▸ To do
Every entry that follows should be reproduced exactly.

(Scripts that build objects)
## begin

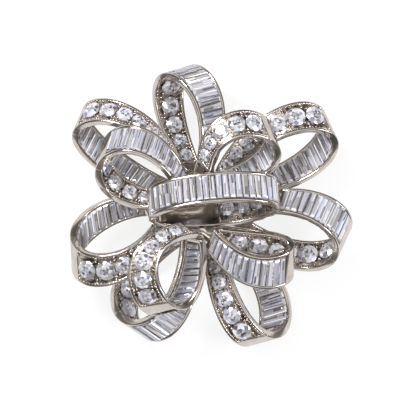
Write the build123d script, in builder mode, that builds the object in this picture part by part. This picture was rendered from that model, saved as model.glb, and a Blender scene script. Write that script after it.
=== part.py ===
from build123d import *
import os
from dataclasses import dataclass
from math import cos, pi, radians, sin

# A stone-set ribbon-bow brooch, lying on its back.
# Millimetres and degrees. +Z is the front that shows when it is worn, +Y is up on the wearer.
# The origin is below the middle of the brooch, on the surface that it lies on.

# ---------------------------------------------------------------- driving dimensions

BAND = 1.3                # thickness of a ribbon band
RAIL = 0.6                # width of the polished rails along both edges of a band
CHANNEL = 1.0             # depth of the channel that holds the baguettes
TRACE = 0.08              # depth that is left of the channel where the band is plain
CHANNEL_OVERRUN = 0.03    # share of a loop by which the channel runs past the tip
CHANNEL_RAMP = 0.04       # share of a loop over which its floor rises
BAND_STATIONS = 26        # cross-sections that shape one loop

BAGUETTE_PITCH = 1.2
BAGUETTE_GAP = 0.12
BAGUETTE_CROWN = 0.3      # height above the rails
BAGUETTE_FOOT = 0.16      # height of its foot above the channel's floor
BAGUETTE_GIRDLE = 0.02    # height of its widest place above the rails
BAGUETTE_PLAY = 0.2       # room between the two rails beyond its length
FOOT_WIDTH = 0.35         # shares of a baguette's widest place
TABLE_WIDTH = 0.6
END_STEP = 0.86
ROUND_RATIO = 0.60        # diameter of a round stone over the width of its band
ROUND_LARGEST = 3.6
ROUND_GAP = 0.15
KNOT_ROUND = 2.6
KNOT_ROUNDS_FROM = 0.765  # share of the knot's ring where its round stones start
TIP_GAP = 0.045           # share of a loop between its tip and its first stone
ROOT_GAP = 0.03           # share of a loop between its last stone and the band's end
KNOT_END_GAP = 0.045      # share of the knot's ring left plain at each side
GIRDLE_RISE = 0.3         # height of a stone's widest place above the band
PAVILION = 0.43           # heights of a round stone over its diameter
CROWN = 0.16
GIRDLE_LOW = -0.01
GIRDLE_HIGH = 0.02
TABLE = 0.56              # its table's radius over its own
SEAT_RATIO = 0.8          # diameter of the open seat over that of its stone
SEAT_CLEARANCE = 0.06     # how far a pavilion stands clear of its seat

PIN_Y = 0.8               # the needle's line across the back
PIN_Z = 2.3
NEEDLE_RADIUS = 0.45
SHANK_RADIUS = 0.5        # the stouter end of the needle beside its eye
SHANK_END = 11.5
STEM_START = 10.5
HINGE_X = 15.0
CATCH_X = -15.0
RUNNING = 0.05            # radial clearance of the needle's eye and of the catch barrel

POINT_START = -12.8       # where the needle starts to taper
POINT_END = -17.6
POINT_RADIUS = 0.08

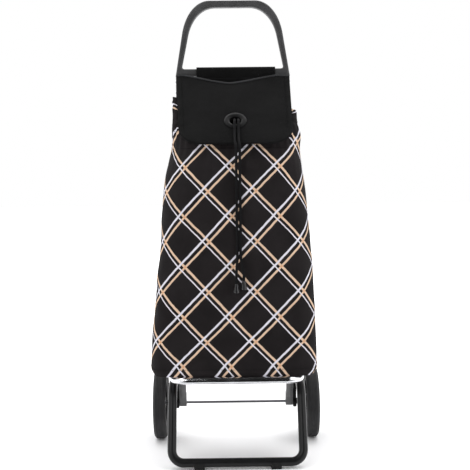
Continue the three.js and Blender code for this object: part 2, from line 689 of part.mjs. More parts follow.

## end

▸ Reply to the task
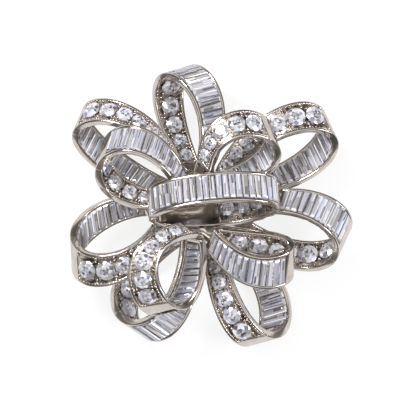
Write the build123d script, in builder mode, that builds the object in this picture part by part. This picture was rendered from that model, saved as model.glb, and a Blender scene script. Write that script after it.
=== part.py ===
from build123d import *
import os
from dataclasses import dataclass
from math import cos, pi, radians, sin

# A stone-set ribbon-bow brooch, lying on its back.
# Millimetres and degrees. +Z is the front that shows when it is worn, +Y is up on the wearer.
# The origin is below the middle of the brooch, on the surface that it lies on.

# ---------------------------------------------------------------- driving dimensions

BAND = 1.3                # thickness of a ribbon band
RAIL = 0.6                # width of the polished rails along both edges of a band
CHANNEL = 1.0             # depth of the channel that holds the baguettes
TRACE = 0.08              # depth that is left of the channel where the band is plain
CHANNEL_OVERRUN = 0.03    # share of a loop by which the channel runs past the tip
CHANNEL_RAMP = 0.04       # share of a loop over which its floor rises
BAND_STATIONS = 26        # cross-sections that shape one loop

BAGUETTE_PITCH = 1.2
BAGUETTE_GAP = 0.12
BAGUETTE_CROWN = 0.3      # height above the rails
BAGUETTE_FOOT = 0.16      # height of its foot above the channel's floor
BAGUETTE_GIRDLE = 0.02    # height of its widest place above the rails
BAGUETTE_PLAY = 0.2       # room between the two rails beyond its length
FOOT_WIDTH = 0.35         # shares of a baguette's widest place
TABLE_WIDTH = 0.6
END_STEP = 0.86
ROUND_RATIO = 0.60        # diameter of a round stone over the width of its band
ROUND_LARGEST = 3.6
ROUND_GAP = 0.15
KNOT_ROUND = 2.6
KNOT_ROUNDS_FROM = 0.765  # share of the knot's ring where its round stones start
TIP_GAP = 0.045           # share of a loop between its tip and its first stone
ROOT_GAP = 0.03           # share of a loop between its last stone and the band's end
KNOT_END_GAP = 0.045      # share of the knot's ring left plain at each side
GIRDLE_RISE = 0.3         # height of a stone's widest place above the band
PAVILION = 0.43           # heights of a round stone over its diameter
CROWN = 0.16
GIRDLE_LOW = -0.01
GIRDLE_HIGH = 0.02
TABLE = 0.56              # its table's radius over its own
SEAT_RATIO = 0.8          # diameter of the open seat over that of its stone
SEAT_CLEARANCE = 0.06     # how far a pavilion stands clear of its seat

PIN_Y = 0.8               # the needle's line across the back
PIN_Z = 2.3
NEEDLE_RADIUS = 0.45
SHANK_RADIUS = 0.5        # the stouter end of the needle beside its eye
SHANK_END = 11.5
STEM_START = 10.5
HINGE_X = 15.0
CATCH_X = -15.0
RUNNING = 0.05            # radial clearance of the needle's eye and of the catch barrel

POINT_START = -12.8       # where the needle starts to taper
POINT_END = -17.6
POINT_RADIUS = 0.08

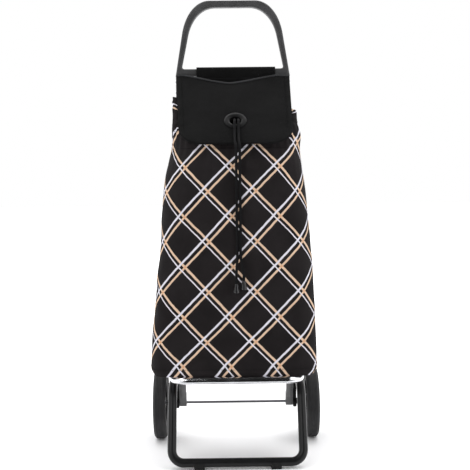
Continue the three.js and Blender code for this object: part 2, from line 689 of part.mjs. More parts follow.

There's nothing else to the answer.